Конечно, Дэн чувствовал себя ужасно и пытался защищаться, говоря, что они действительно собирались подарить ему отличную трубку — на этот раз настоящую. Но Сэм поначалу отказывался утешаться; а когда несколько дней спустя я зашел с трубкой и сказал: „Сэм, вот трубка, которую парни на самом деле хотели тебе подарить“, и попытался извиниться, он посмотрел на меня несколько холодно и произнес:
„Это что, еще одна из тех фальшивых старых трубок?“
Впрочем, он принял ее, и всеобщий мир был восстановлен. Вскоре после этого он как-то раз сказал мне:
„Стив, знаешь, мне кажется, что эта фальшивая трубка курится примерно так же хорошо, как и настоящая“.
Много лет спустя (это было в его доме в Хартфорде, и присутствовал Джо Гудман) Марк Твен однажды наткнулся на ту старую трубку-подделку.
«Джо, — сказал он, — это была жестокая, жестокая шутка, которую сыграли со мной парни; но ради того чувства, что было во мне в тот момент, когда они вручали мне трубку, и когда Чарли Поуп произносил свою речь, а я отвечал на нее — ради памяти об этом чувстве теперь эта трубка дорога мне больше любой другой трубки на свете!»

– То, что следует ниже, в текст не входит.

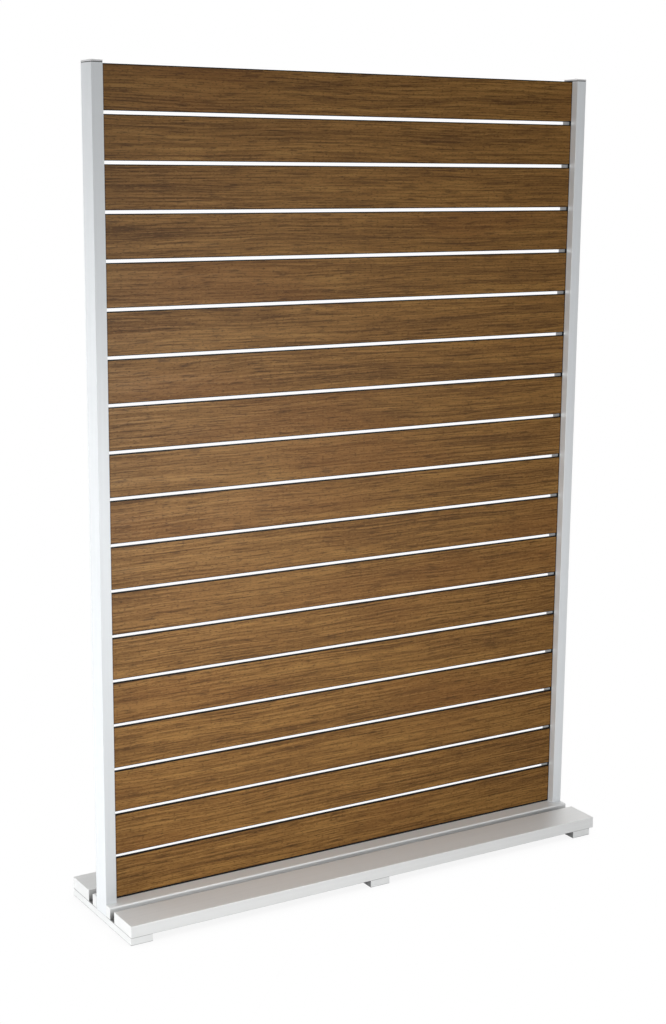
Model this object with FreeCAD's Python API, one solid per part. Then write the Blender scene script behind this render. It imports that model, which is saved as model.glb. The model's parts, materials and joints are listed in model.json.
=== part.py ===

Тысяча восемьсот шестьдесят третий год стал периодом наивысшего расцвета Комстока. Каждая шахта работала на полную мощность. Каждая фабрика грохотала и хрустела, извергая потоки серебра и золота. Не так давно один старожил писал:
Когда я закрываю глаза, я снова слышу дыхание подъемных машин и грохот штампов; я вижу «верблюдов», после полуночи нагруженных солью; я снова вижу заторы из упряжек на Си-стрит и слышу проклятия возчиков — весь этот грандиозный труд, который совершался ради того, чтобы выманить сокровища из глубоких недр великой жилы и принести просвещение в пустыню.